Cela passe sans doute par l'incarnation. Faire reprendre du service à Benjamin Trotter, héros du Cercle fermé et de Bienvenue au club contribue à donner un formidable relief à l'ensemble. Il ne tombe pas du ciel, il a un vécu, le lecteur a déjà fait un bout de chemin avec lui et, je suis certaine que cela se sent même pour ceux qui n'ont pas lu ces deux titres. Simplement parce qu'il existe déjà dans le petit monde de l'écrivain et qu'il l'accompagne depuis toutes ces années. Benjamin a vieilli, et son background sonne juste car il contient nos propres illusions et désillusions. Pour compléter son tableau, l'auteur introduit un pendant aux préoccupations plus immédiates en la personne de Sophie, la jeune nièce de Benjamin, plus tournée vers l'avenir. Jeune femme en début de carrière universitaire, en début de vie maritale. Un poil idéaliste, aux idées humanistes sans cesse confrontées à la réalité, parfois brutalement. Intéressant d'assister à l'éveil tardif de la conscience politique de Benjamin - jusque-là plus préoccupé de ses velléités d'écriture, mais aussi de retrouver son ami Doug, brillant journaliste et d'assister à ses têtes à têtes réguliers avec le responsable de la communication du 10, Downing Street (savoureux à souhait !).

Si ce roman est tellement réussi, c'est aussi par les différentes perspectives prises par l'auteur pour donner à voir l'Angleterre. Il parvient à nous glisser sans bruit dans presque toutes les classes sociales, sans jamais donner l'impression de faire une démonstration. le prisme politique est à la fois souligné lors de moments clé, et dilué dans les parcours quotidiens des protagonistes ce qui rend palpables les enchainements de micro-faits qui ont pu mener à la situation que nous connaissons. le regard de l'auteur reste haut, il n'hésite pas à faire traverser la Manche à ses personnages histoire de leur donner du recul à eux aussi. Tous les thèmes qui font l'actualité sont là : montée du nationalisme, politiques d'austérité, règne du politiquement correct, luttes contre les discriminations. Et Jonathan Coe tisse habilement destins individuels et collectifs pour lesquels le lecteur a la même fascination. Il y a des passages fantastiques, d'une saveur unique. Des petites piques qui n'épargnent pas les milieux intellectuels, les écrivains ou les universitaires. J'avoue que les moments où toute l'Angleterre s'observe à travers la cérémonie d'ouverture des Jeux Olympiques de Londres en 2012 (qui retraçait les grands moments de l'Histoire du pays) sont exceptionnels.

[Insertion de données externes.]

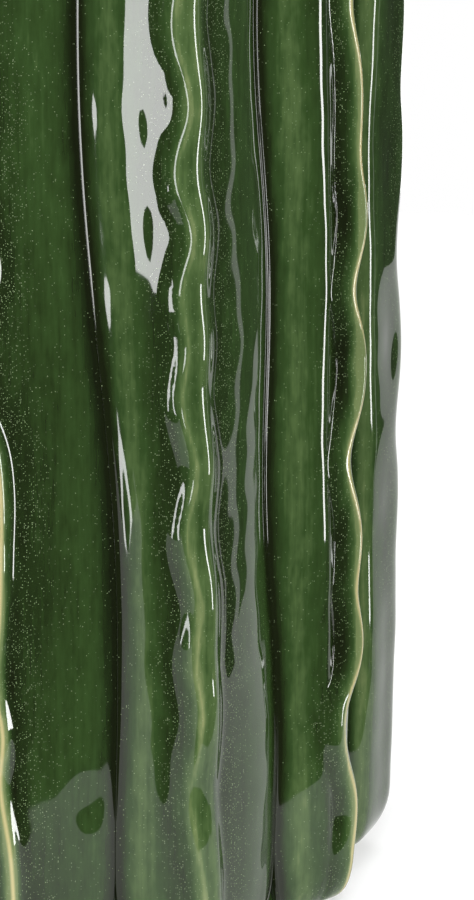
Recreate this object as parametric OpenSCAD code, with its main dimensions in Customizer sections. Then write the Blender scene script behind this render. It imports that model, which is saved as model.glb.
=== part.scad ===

Vous l'avez compris, c'est un régal. Je voue une admiration sans borne à Jonathan Coe et ce n'est pas ce roman qui va infléchir ma position. Un jour, je prendrai le temps de relire tous ses romans, de les savourer à la hauteur de ce qu'ils représentent : une fresque subtilement intelligente qui peut éventuellement nous aider à mieux comprendre ce drôle d'animal qu'est l'"homo anglicus", et peut-être nous-mêmes à travers lui.